Al otro lado del Atlántico conocen a Rocío Jurado o a Rosana, y en este magnífico idioma que cortó las olas nos aúllan los mariachis, se escribe en ultramar a Diosito, a la jungla, a Xibalbá y a los revolucionarios por excelencia, algunos con sotana perdida. Nos son familiares guajiro, tacotal, la Virgen de la Caridad del Cobre, huasteco, Macondo, tabajara, vallenato, huapango, cumbia, huipil, tapatío, mezcalito, huemul, boludo, alfajor, caraguatá, las líneas de Nazca, los cuentos de Quiroga, una poetisa apellidada Mistral, un tal Borges y algunos dictadores con gafas ahumadas. Los aviones que aterrizan en Barajas y El Prat llevan a americanos que algún día no verán raro añadir salchichas Frankfurt a un arroz llamado a la cubana, y los que pueblan las Castillas o Navarra se lamen los dedos con los tacos de cochinita pibil, los tamales de maguey, la picsa bonaerense, los anticuchos, las arepas, el gallo pinto, la causa limeña, la carbonada o el quinoto, y ya les es familiar escuchar «choclo» o «camote». En Estados Unidos nos solemos topar por ciudades hostiles, y se puede hablar de Coixet, Piñeyro y Cuarón en torno a una mesa con tortilla de patatas, ostiones y huatia.

Habrá alguien en Illinois añorando a un tiempo los castellers de Vilafranca -o los canelones de su yaya- y los partidos del Real Madrid en riguroso directo. Habrá quien se avergüence de las expuestas obviedades de la Pedroche y se sienta cansado de que siempre se muestren las morenas, pero hemos exportado la belleza de dinastía Jimena de las enceradas María Valverde e Ivana Baquero, quienes además lucen los jerséis de cachemir mejor que la Hardy. No falta de nada en nuestra mesa de gala: donde otros hacen reinar a la langosta de Nueva Inglaterra, nosotros colocamos el besugo o el ciervo, y cualquier sopa de pescado de roqueo, -es indiferente su mar-, desbanca a la bullabesa, al igual que el pisto al ratatouille y el mejor arroz al horno o con su costra a los fettuccine de Alfredo. Donde algunos sólo tienen sal y un vinagre tristón, España brilla con pimentón, comino, romero, albahaca, clavo, azafrán, hierbabuena y perejil. El solo hecho de poder desayunar tostadas con aceite o churros a diario habría empujado a muchos franceses o ingleses a alojarse por La Albuera hasta los ochenta años con las heridas aún brillantes.

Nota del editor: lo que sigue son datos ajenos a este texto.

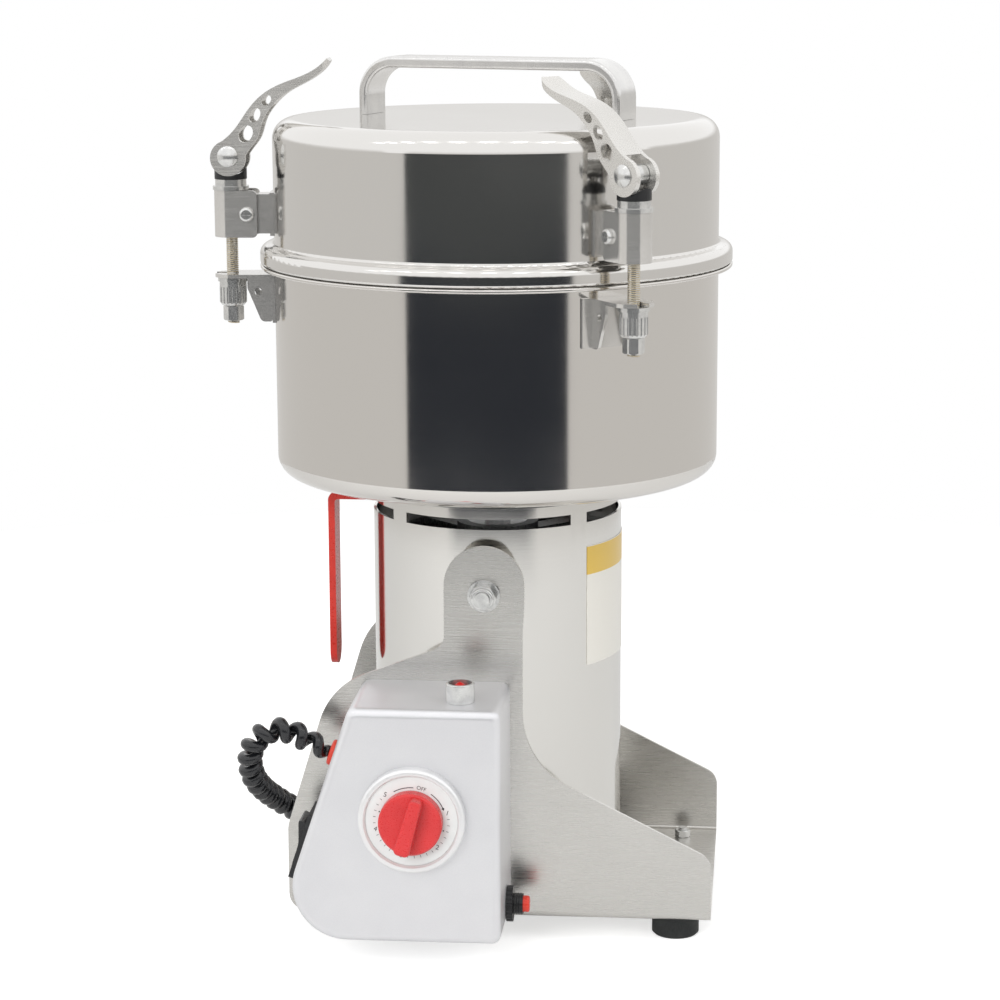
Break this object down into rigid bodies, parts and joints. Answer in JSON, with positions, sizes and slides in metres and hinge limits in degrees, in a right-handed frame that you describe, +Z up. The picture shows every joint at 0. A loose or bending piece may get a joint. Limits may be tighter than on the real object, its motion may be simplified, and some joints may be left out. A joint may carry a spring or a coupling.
{
  "type": "electric grain mill",
  "caption": "Tilting bench mill for dry grain: a lidded steel bowl on a motor barrel, pivoted in a U-shaped yoke, with cam latches and a control box with a timer.",
  "frame": {"origin": "on the bench, directly under the bowl's vertical axis, in the plane of the four foot undersides", "axes": "+Z up along the bowl's axis; +X is the side that the bowl tilts and pours towards; the control box is on the -Y side"},
  "size_m": [0.2756, 0.2939, 0.459],
  "materials": {
    "yoke": "brushed",
    "feet": "matte",
    "fasteners": "zinc plated",
    "control_box": "satin silver",
    "timer_body": "matte",
    "dial_ring": "satin",
    "dial_plate": "matte",
    "timer_knob": "gloss",
    "lamp_lens": "clear",
    "breaker_body": "gloss",
    "breaker_button": "gloss",
    "switch_frame": "matte",
    "switch_rocker": "gloss",
    "gland": "gloss",
    "motor_lead": "satin",
    "barrel": "polished",
    "barrel_cover": "matte",
    "bowl_seat": "cast",
    "bowl": "polished",
    "lid": "polished",
    "lid_seal": "matte",
    "lid_handle": "polished",
    "pour_handle": "gloss",
    "label": "satin",
    "iron_core": "matte",
    "windings": "enamelled",
    "shaft_steel": "ground",
    "blade_steel": "ground",
    "shaft_seal": "matte",
    "latch_steel": "satin",
    "cam_pads": "matte",
    "lever_steel": "polished"
  },
  "bodies": {
    "stand": {"yoke": "yoke", "rubber_feet": "feet", "foot_screws": "fasteners", "control_box": "control_box", "box_screws": "fasteners", "timer_body": "timer_body", "dial_ring": "dial_ring", "dial_plate": "dial_plate", "lamp_bezel": "fasteners", "lamp_lens": "lamp_lens", "breaker_body": "breaker_body", "switch_frame": "switch_frame", "box_gland": "gland", "motor_lead": "motor_lead"},
    "grinder": {"barrel_gland": "gland", "motor_barrel": "barrel", "barrel_cover": "barrel_cover", "bowl_seat": "bowl_seat", "grinding_bowl": "bowl", "lid": "lid", "lid_seal": "lid_seal", "lid_handle": "lid_handle", "handle_screws": "fasteners", "pour_handle": "pour_handle", "barrel_label": "label", "stator_core": "iron_core", "field_windings": "windings", "bearing_brackets": "bowl_seat", "bearings": "shaft_steel", "brush_gear": "timer_body", "pivot_bolts": "fasteners", "pivot_washers": "fasteners", "pivot_nuts": "fasteners", "shaft_seal": "shaft_seal", "latch_lugs": "latch_steel", "latch_straps": "latch_steel", "strap_screws": "fasteners", "latch_rods": "fasteners", "lever_pins": "fasteners", "thrust_washers": "fasteners", "cam_pads": "cam_pads", "catch_brackets": "latch_steel", "lock_nuts": "fasteners"},
    "rotor": {"motor_shaft": "shaft_steel", "armature": "iron_core", "cooling_fan": "timer_body", "lower_blade": "blade_steel", "middle_blade": "blade_steel", "upper_blade": "blade_steel", "blade_nut": "fasteners"},
    "timer_knob": {"timer_knob": "timer_knob"},
    "reset_button": {"breaker_button": "breaker_button"},
    "rocker": {"switch_rocker": "switch_rocker"},
    "lever_1": {"latch_lever_1": "lever_steel"},
    "thumb_nut_1": {"clamp_nut_1": "fasteners"},
    "lever_2": {"latch_lever_2": "lever_steel"},
    "thumb_nut_2": {"clamp_nut_2": "fasteners"},
    "lever_3": {"latch_lever_3": "lever_steel"},
    "thumb_nut_3": {"clamp_nut_3": "fasteners"}
  },
  "joints": [
    {"name": "tilt", "type": "hinge", "parent": "stand", "child": "grinder", "pos_m": [0, 0, 0.1865], "axis": [0, 1, 0], "range_deg": [0, 90], "deforming": ["motor_lead"]},
    {"name": "blade_spin", "type": "hinge", "parent": "grinder", "child": "rotor", "pos_m": [0, 0, 0.26], "axis": [0, 0, 1], "continuous": true},
    {"name": "timer_turn", "type": "hinge", "parent": "stand", "child": "timer_knob", "pos_m": [-0.031, -0.136, 0.084], "axis": [0, 1, 0], "range_deg": [-45, 300]},
    {"name": "reset_pop", "type": "slide", "parent": "stand", "child": "reset_button", "axis": [1, 0, 0], "range_m": [0, 0.003]},
    {"name": "rocker_tip", "type": "hinge", "parent": "stand", "child": "rocker", "pos_m": [-0.09064, -0.105, 0.06066], "axis": [0, 1, 0], "range_deg": [0, 16]},
    {"name": "lever_1_swing", "type": "hinge", "parent": "grinder", "child": "lever_1", "pos_m": [0.07885, -0.11689, 0.4078], "axis": [0.6561, 0.7547, 0], "range_deg": [0, 110]},
    {"name": "thumb_nut_1_turn", "type": "hinge", "parent": "grinder", "child": "thumb_nut_1", "pos_m": [0.07885, -0.11689, 0.336], "axis": [0, 0, 1], "continuous": true},
    {"name": "lever_2_swing", "type": "hinge", "parent": "grinder", "child": "lever_2", "pos_m": [-0.14066, -0.00984, 0.4078], "axis": [0, -1, 0], "range_deg": [0, 110]},
    {"name": "thumb_nut_2_turn", "type": "hinge", "parent": "grinder", "child": "thumb_nut_2", "pos_m": [-0.14066, -0.00984, 0.336], "axis": [0, 0, 1], "continuous": true},
    {"name": "lever_3_swing", "type": "hinge", "parent": "grinder", "child": "lever_3", "pos_m": [0.06181, 0.12673, 0.4078], "axis": [-0.9613, 0.2756, 0], "range_deg": [0, 110]},
    {"name": "thumb_nut_3_turn", "type": "hinge", "parent": "grinder", "child": "thumb_nut_3", "pos_m": [0.06181, 0.12673, 0.336], "axis": [0, 0, 1], "continuous": true}
  ]
}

Como este suelo lo pisaron un millar de pueblos bravos, las mujeres nos hemos llamado Miriam, Publia, Dorotea, Gisela, Felicia, Zulema, Rut, Genoveva, Claudia, Batilda, Eider, Martirio, Nuria, Uxía, Yaiza, Úrsula, Meritxell, Idoia… Pilar. Como también los descendientes de esas gentes se hicieron a la mar océana, tan inabarcable entonces como el Sistema de Andrómeda, leemos sin traductores a Rulfo, fray Luis, Espido Freire o Bioy Casares, que forman corrientes de ida y vuelta, y velamos juntos a Ruiz Zafón en Barcelona y en Los Ángeles, que se llama así y no The Angels. Si los cristianos nos encontramos, no hay necesidad de explicarse el Rosario o el Padre Nuestro. Nos apellidamos todos Gómez, Falomir, Henares, Zapata, Cortina, Méndez, Maeztu, San Juan, Collado, Colomer, Marchante, Roa o Gil, con algún adorno italiano o francés; así, mi amiga chilena es Marisol y no porta nombre araucano, pero tanto su melena negra como su léxico son otra galaxia junto a mi castellanísima apariencia y habla. Sin Pedro de Valdivia, ahora se la tragarían las millas náuticas y no sabríamos que yo conocía a Mon Laferte y ella a Presuntos Implicados y Mecano. Realmente, aquellas singladuras de lunáticos y visionarios sin radar, y sus sucesoras, merecieron la pena por todo lo que recuerdo, porque hace quinientos años lo que estremece y disgusta fue el cañonazo de salida de una bala que dejó la mejor de las estelas, como todo lo bueno a lo que opaca y reviste lo malo. Viva el mundo hispano.